YOUR INSTRUCTIONS
Quote, please, the line with "Write part 4", the line with "the hard parts", and every line between them, exactly and with nothing else.

INPUT MATERIAL
== == ==

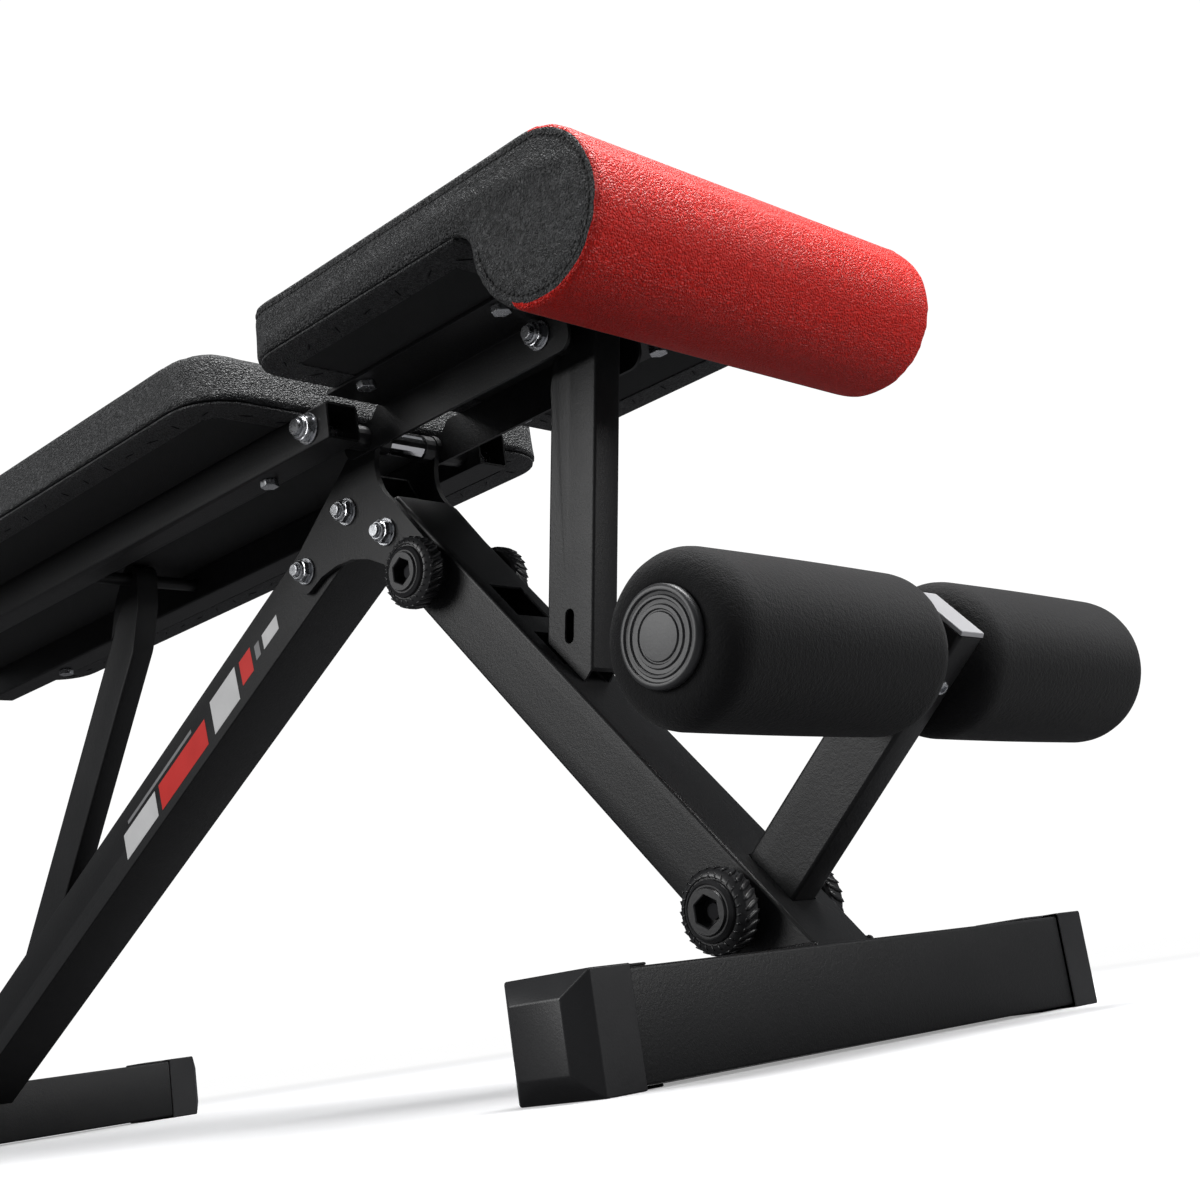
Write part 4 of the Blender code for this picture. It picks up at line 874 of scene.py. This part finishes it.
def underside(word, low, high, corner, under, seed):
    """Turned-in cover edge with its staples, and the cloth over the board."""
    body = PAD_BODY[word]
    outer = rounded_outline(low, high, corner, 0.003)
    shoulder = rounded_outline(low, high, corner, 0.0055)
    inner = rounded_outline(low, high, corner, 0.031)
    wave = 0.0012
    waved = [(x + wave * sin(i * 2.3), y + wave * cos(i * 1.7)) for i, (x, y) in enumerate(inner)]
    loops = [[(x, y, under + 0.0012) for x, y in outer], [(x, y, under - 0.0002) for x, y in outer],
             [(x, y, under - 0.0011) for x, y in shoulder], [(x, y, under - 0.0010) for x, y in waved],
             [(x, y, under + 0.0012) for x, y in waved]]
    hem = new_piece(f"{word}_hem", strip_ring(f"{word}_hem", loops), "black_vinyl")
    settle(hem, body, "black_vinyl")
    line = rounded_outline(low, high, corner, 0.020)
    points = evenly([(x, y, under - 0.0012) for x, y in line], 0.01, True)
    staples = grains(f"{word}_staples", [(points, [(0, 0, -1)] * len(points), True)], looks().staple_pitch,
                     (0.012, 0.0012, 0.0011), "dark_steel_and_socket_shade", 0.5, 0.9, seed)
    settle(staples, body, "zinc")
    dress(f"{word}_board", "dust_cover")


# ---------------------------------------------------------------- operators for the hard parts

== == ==

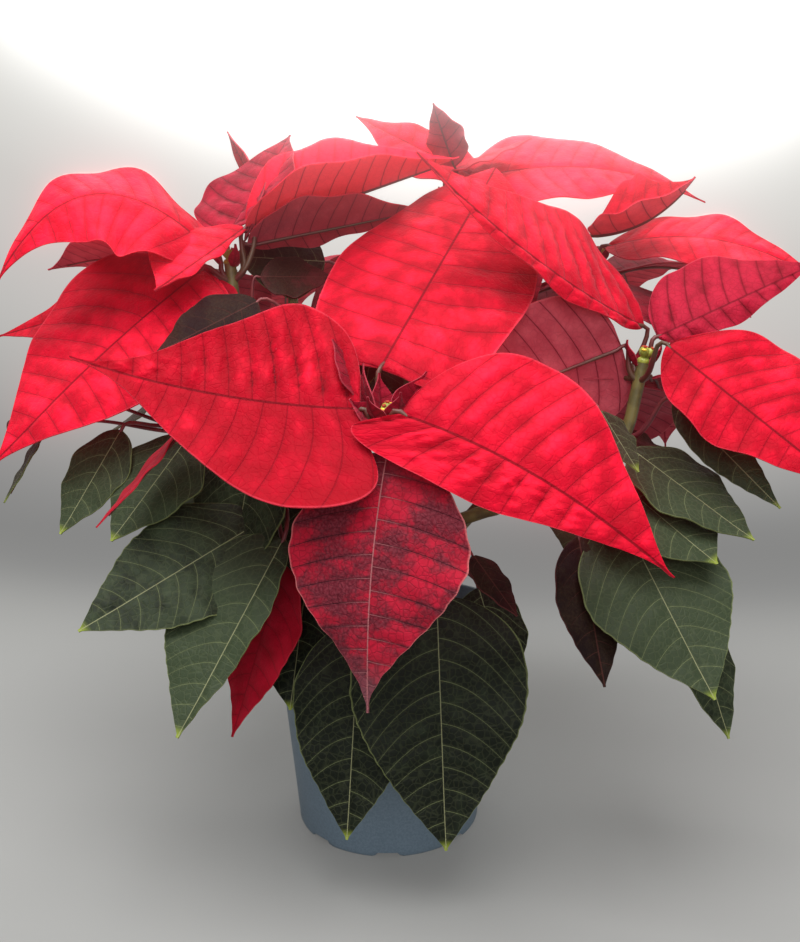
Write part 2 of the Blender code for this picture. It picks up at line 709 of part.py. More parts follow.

== == ==

COMPLETE ANSWER
Write part 4 of the Blender code for this picture. It picks up at line 874 of scene.py. This part finishes it.
def underside(word, low, high, corner, under, seed):
    """Turned-in cover edge with its staples, and the cloth over the board."""
    body = PAD_BODY[word]
    outer = rounded_outline(low, high, corner, 0.003)
    shoulder = rounded_outline(low, high, corner, 0.0055)
    inner = rounded_outline(low, high, corner, 0.031)
    wave = 0.0012
    waved = [(x + wave * sin(i * 2.3), y + wave * cos(i * 1.7)) for i, (x, y) in enumerate(inner)]
    loops = [[(x, y, under + 0.0012) for x, y in outer], [(x, y, under - 0.0002) for x, y in outer],
             [(x, y, under - 0.0011) for x, y in shoulder], [(x, y, under - 0.0010) for x, y in waved],
             [(x, y, under + 0.0012) for x, y in waved]]
    hem = new_piece(f"{word}_hem", strip_ring(f"{word}_hem", loops), "black_vinyl")
    settle(hem, body, "black_vinyl")
    line = rounded_outline(low, high, corner, 0.020)
    points = evenly([(x, y, under - 0.0012) for x, y in line], 0.01, True)
    staples = grains(f"{word}_staples", [(points, [(0, 0, -1)] * len(points), True)], looks().staple_pitch,
                     (0.012, 0.0012, 0.0011), "dark_steel_and_socket_shade", 0.5, 0.9, seed)
    settle(staples, body, "zinc")
    dress(f"{word}_board", "dust_cover")


# ---------------------------------------------------------------- operators for the hard parts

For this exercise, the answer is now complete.